TASK OBJECTIVE
Copy all lines that contain the word "saved".

ENTRIES

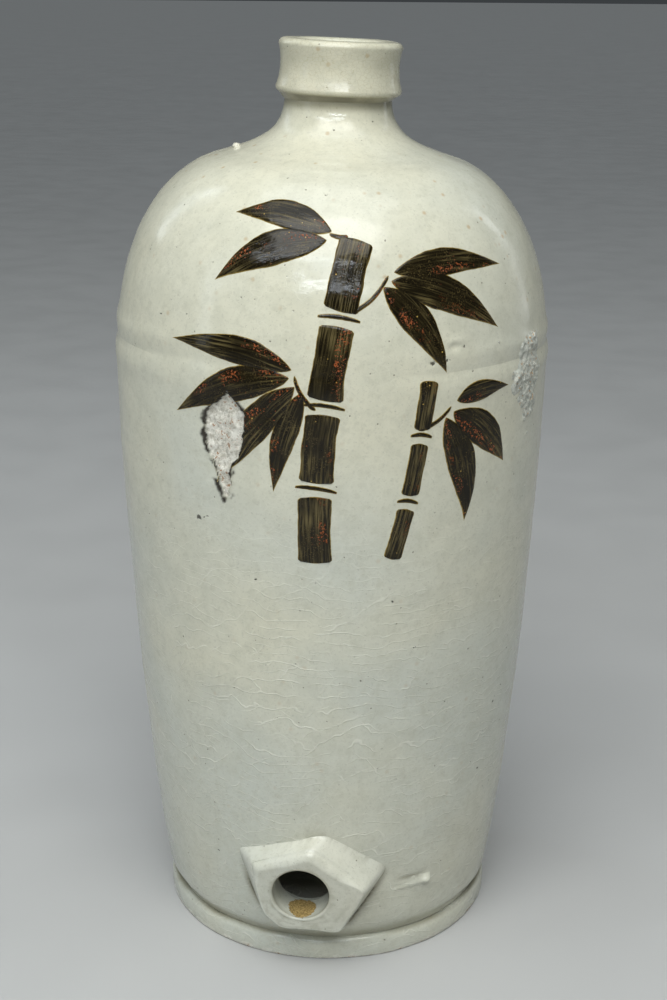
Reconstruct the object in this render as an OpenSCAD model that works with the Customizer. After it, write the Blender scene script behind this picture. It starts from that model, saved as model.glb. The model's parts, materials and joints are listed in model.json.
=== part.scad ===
// Large glazed stoneware sake bottle with a tap hole just above the foot.
// Thrown sections luted together: base, foot ring, lower wall, shoulder, neck and collar,
// with a pentagonal boss around the tap hole and a bamboo painted in iron glaze.
// Millimetres, +Z up. The origin is the centre of the face that the foot stands on.
// The tap hole faces -Y.

/* [Body] */
// Height from the standing face to the lip, along the axis
total_h = 380; // [372:1:390]
// Largest radius of the body
body_r = 91; // [89:0.5:93]
// Height of the widest place
widest_z = 252; // [246:1:256]
// Radius of the body just above the foot
heel_r = 73; // [72:0.5:74]
// Thickness of the body's wall
wall_t = 7.5; // [6.8:0.1:8]
// Height of the seam between the lower wall and the shoulder
seam_z = 262; // [258:1:266]
// Lean of everything above the seam towards +X, in degrees
lean = 1.2; // [0:0.1:1.5]

/* [Foot and base] */
// Height of the foot ring
foot_h = 7; // [6:0.5:8]
// Inner radius of the foot ring
foot_in_r = 58; // [54:1:60]
// Thickness of the base, from its recessed underside to the bottle's floor
base_t = 10; // [9:0.5:12]

/* [Neck and mouth] */
// Outer radius of the neck under the collar
neck_r = 22; // [21:0.5:22.5]
// Radius of the mouth's bore
mouth_r = 16; // [15:0.5:16.5]
// Height of the collar
collar_h = 23; // [21:0.5:24]
// Largest radius of the collar, at the bead along its lower edge
bead_r = 25.8; // [25.4:0.1:26.4]
// Extra tilt of the collar towards +X, in degrees
collar_tilt = 1.2; // [0:0.1:1.5]

/* [Tap boss] */
// Height of the tap hole's centre
tap_z = 39; // [38:0.5:41]
// Radius of the tap hole
tap_r = 12; // [10:0.5:12.5]
// Distance from the axis to the boss's front face at the height of the tap hole
boss_reach = 86; // [84.5:0.5:87]

/* [Painted bamboo] */
// Thickness of the iron glaze
paint_t = 0.6; // [0.4:0.1:1]
// Turn of the painting around the axis, from -Y towards +X, in degrees
paint_turn = 9; // [0:1:20]
// Width of the thick culm's brush stroke
culm_w = 13; // [10:0.5:14]
// Width of the thin culm's brush stroke
thin_culm_w = 7; // [5:0.5:8]

/* [Hidden] */

margin = 20;
steps = 12;
fine_sides = 480;

glaze = "#c9ccbf";
collar_glaze = "#c4bfa9";
bare_clay = "#b9a98d";
grit_clay = "#d3cdbd";
iron_glaze = "#1f1710";

// Foot and base
foot_r = heel_r;
foot_round = 1.4;
recess = 3;
floor_z = recess + base_t;
floor_r = foot_in_r + 3.5;
heel_round = 3.5;
heel_z = foot_h + heel_round;

// Shoulder and neck
shoulder_z = total_h - 46;
shoulder_r = 50;
shoulder_slope = 0.284;
collar_z = total_h - collar_h;
neck_t = neck_r - mouth_r;
tube_r = mouth_r + 3.5;
lip_t = 4;
lip_z = total_h - lip_t;
throat_z = collar_z - 3;

// Curves of the outer face: lower wall, shoulder and neck, each a cubic Bezier
wall_rise = widest_z - heel_z;
lower_curve = [
    [heel_r, heel_z],
    [heel_r + 0.55 * (body_r - heel_r), heel_z + 0.245 * wall_rise],
    [body_r, widest_z - 0.25 * wall_rise],
    [body_r, widest_z]];
upper_curve = [
    [body_r, widest_z],
    [body_r, widest_z + 0.56 * (shoulder_z - widest_z)],
    [shoulder_r + 23, shoulder_z - 23 * shoulder_slope],
    [shoulder_r, shoulder_z]];
neck_curve = [
    [shoulder_r, shoulder_z],
    [shoulder_r - 19, shoulder_z + 19 * shoulder_slope],
    [neck_r, collar_z - 12.5],
    [neck_r, collar_z]];

// Lap joint at the seam: a tongue on the lower wall stands in a groove in the shoulder
tongue_mid_r = body_r - 4.5;
tongue_t = 3;
tongue_h = 4;

// Tap boss: a five-sided face tapering out to a wider outline against the wall
wall_tilt = 6.5;
tenon_r = tap_r + 5;
boss_face = [[-22, 12], [6, 20], [27, 8.5], [16, -14], [-10, -12.5], [-12.5, -10.5]];
boss_foot = [[-27, 12], [7, 25], [33, 6.5], [16.5, -16], [-12, -15.5], [-14.5, -13]];
boss_depth = 16;
face_t = 0.5;

// Chip in the glaze of the lower wall: [turn around the axis, height, depth]
chip_ball_r = 30;
chip_scoops = [[-17.5, 246, 1.5], [-20, 234, 1.7], [-18.5, 220, 0.8]];

// Painted bamboo, as [across, height] points on a flat face in front of the bottle
culm = [[-8, 185], [8, 314]];
culm_bow = 5;
culm_joints = [0, 0.25, 0.5, 0.76, 1];
thin_culm = [[21, 186], [35, 262]];
thin_culm_bow = -2;
thin_culm_joints = [0, 0.34, 0.68, 1];
joint_gap = 5;
seam_crack = 0.3;
ring_w = 2;
twig_w = 2.2;
// Each leaf is [base, tip, width, bow]
leaves = [
    [[21, 300], [64, 300], 10, 3],
    [[20, 297], [63, 277], 13, 4],
    [[17, 295], [42, 262], 12, 3],
    [[-17, 264], [-63, 270], 11, -3],
    [[-18, 261], [-62, 243], 13, -4],
    [[-16, 258], [-46, 217], 13, -3],
    [[-13, 256], [-24, 216], 10, -2],
    [[-2, 314], [-38, 318], 10, -3],
    [[-4, 311], [-46, 294], 12, -4],
    [[46, 250], [68, 252], 9, 2],
    [[45, 246], [67, 221], 13, 3],
    [[42, 244], [51, 200], 12, 3]];
// Each twig is [start on the culm, end at the leaves, bow]
twigs = [
    [[6, 286], [19, 299], -1.5],
    [[-8, 249], [-16, 262], 1.5],
    [[4, 312], [-3, 313], 0.5],
    [[31, 240], [44, 248], -1.5]];

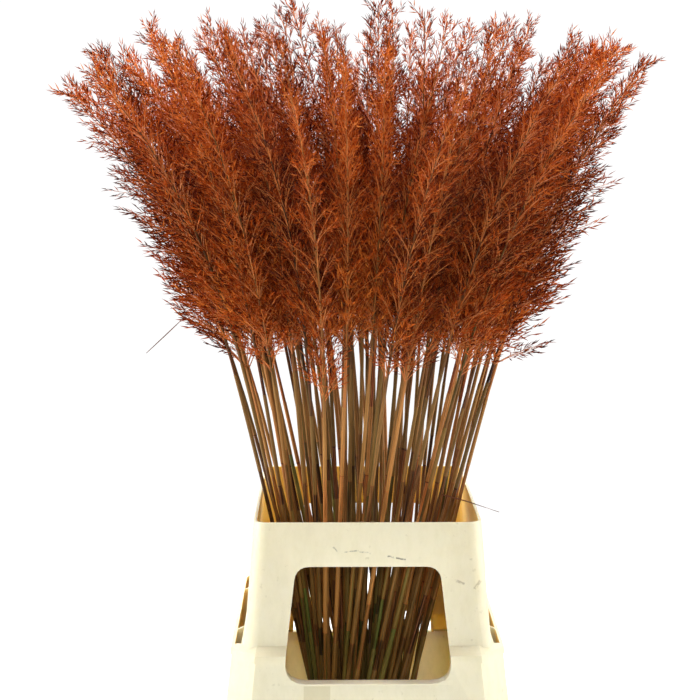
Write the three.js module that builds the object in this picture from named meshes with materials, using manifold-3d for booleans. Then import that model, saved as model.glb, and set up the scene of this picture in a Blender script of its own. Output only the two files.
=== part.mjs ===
// A flower-trade bucket with its carrying collar, holding one hundred cut stems of
// Korean feather reed grass whose plumes are dyed copper. Millimetres, +Z up, the
// origin in the middle of the bucket's flat underside, the short sides facing -Y and +Y.
import * as THREE from 'three';
import { mergeVertices } from 'three/addons/utils/BufferGeometryUtils.js';
import Module from 'manifold-3d';

const wasm = await Module();
wasm.setup();

// Shared sizes
const WALL = 3; // moulded wall of bucket and collar
const GAP = 0.3; // room between pieces that rest on each other
const DEPTH_OVER_WIDTH = 45; // the container is this much deeper than wide, each side of the axis
const PAST = 10; // how far a cutting shape runs on past the face that it opens
const OUTSIDE = 240; // from the axis, further out than any wall

// Bucket
const BUCKET = {
  rimZ: 244,
  floorZ: 6,
  baseHalf: 119.5, // half width just above the base bevel
  bevel: 4,
  slope: 0.1075, // how much the half width grows for each millimetre of height
  rimHalf: 151.4,
  rimDrop: 16,
  rimPlate: 4,
  chamfer: [27.5, 39],
};
const WATER_TOP = 66;
const WATER_HOLE = { room: 2.5, sides: 24 }; // the plain hole that the sheaf stands in

// Collar: an upright shell, and outside its lower half a wider skirt that caps the rim
const SHELL = { topZ: 460, endZ: 268, topHalf: 122, slope: 1 / 12, cornerRadius: 16 };
const SKIRT = {
  ledgeZ: 328,
  beadTop: 321,
  beadBottom: 313.5,
  beadOut: 1.4,
  bottomZ: 236,
  topHalf: 146.5,
  slope: 0.11,
  chamfer: [27.5, 39],
  ledgeEnd: { inShell: 7, chamfer: [8, 11], rise: 3.5 }, // where the ledge meets the shell
};
const WINDOW = { bottomZ: 291, topZ: 413, halfBottom: 91, halfTop: 77, radiusBottom: 25, radiusTop: 15 };
const HAND_SLOT = { bottomZ: 200, topZ: 272, halfBottom: 89, halfTop: 86, radiusBottom: 2, radiusTop: 14 };
const POCKET = { innerX: 136, outerX: 170, ribY: 90, ribThickness: 3.2, cornerY: 158, depthZ: 296 };

// Sheaf: every bunch is five culms held by a rubber band at the waist of the whole sheaf
const CULMS_PER_BUNCH = 5;
const RINGS = [
  { bunches: 1, radius: 0 },
  { bunches: 6, radius: 19 },
  { bunches: 13, radius: 38 },
];
const RING_TURN = 0.24; // of one bunch's share of the circle, for each ring further out
const BUNCH_TURN = 1.3; // from one bunch to the next, in radians, so that no two stand alike
const WAIST_Z = 62;
const SHEAF_WAIST_X = -4.5; // the sheaf stands a little to the left and leans to the right
const SHEAF_LEAN_X = 0.006;
const SHEAF_STRETCH_Y = 1.12;
const SHEAF_TWIST = 0.006; // per millimetre: how fast the bunches lean round the axis
const BUNCH_TWIST = 0.0095; // the same for the culms of one bunch
const CULM_OFFSET = 3.8; // from the middle of its bunch, at the waist
const CORE = { radius: 6.75, halfHeight: 5, sides: 6 }; // the culms pressed together under the band
const BAND = { inner: 7.15, outer: 7.8, halfHeight: 2.5 };

// Stem
const CULM_RADIUS = 2.6;
const PLUME_BASE_RADIUS = 1.7;
const TIP_RADIUS = 0.7;
const CULM_SIDES = 3;
const STRAIGHT_TO = 420; // above this length the culm starts to arch outwards
const PLUME_STARTS = 650; // along the stem, from the cut end
const PLUME_START_SPREAD = 60;
const STEM_LENGTH = 985;
const LONGER_OUTSIDE = 15;
const LENGTH_SPREAD = 45;
const ARCH = {
  slope: 0.56, // outward slope added at the tip of an outermost stem
  most: 1.4, // times that for the shortest stems,
  lessIfLong: 0.5, // less for longer ones
  spread: 0.2,
  power: 2.4,
  outwardPower: 0.8,
};
const STRAY = { slope: 0.19, turn: 0.5 };
const ALL_BEND_X = -0.1; // every plume also bends this much to the left
const STEP = 5; // arc length between points of a stem's path
const LAYOUT_SEED = 4000;
const LAYOUT_TRIES = 40;

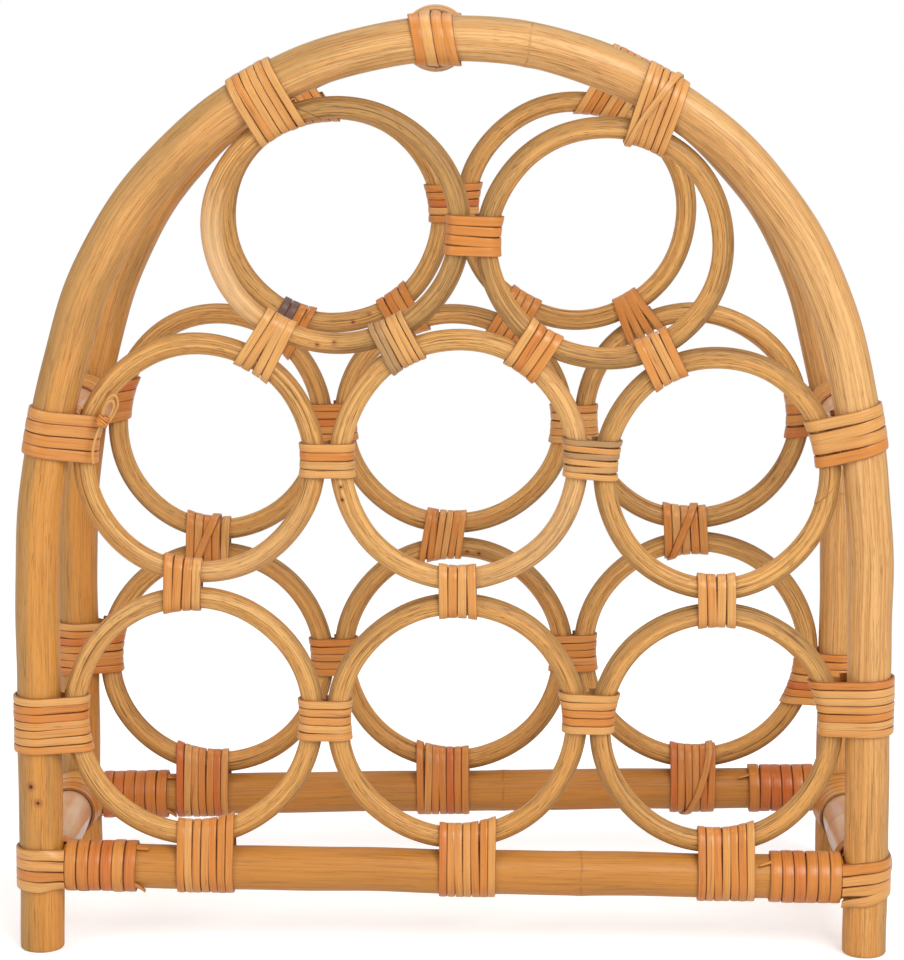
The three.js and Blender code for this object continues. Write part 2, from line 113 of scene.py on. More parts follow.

THE SOLUTION
Reconstruct the object in this render as an OpenSCAD model that works with the Customizer. After it, write the Blender scene script behind this picture. It starts from that model, saved as model.glb. The model's parts, materials and joints are listed in model.json.
Write the three.js module that builds the object in this picture from named meshes with materials, using manifold-3d for booleans. Then import that model, saved as model.glb, and set up the scene of this picture in a Blender script of its own. Output only the two files.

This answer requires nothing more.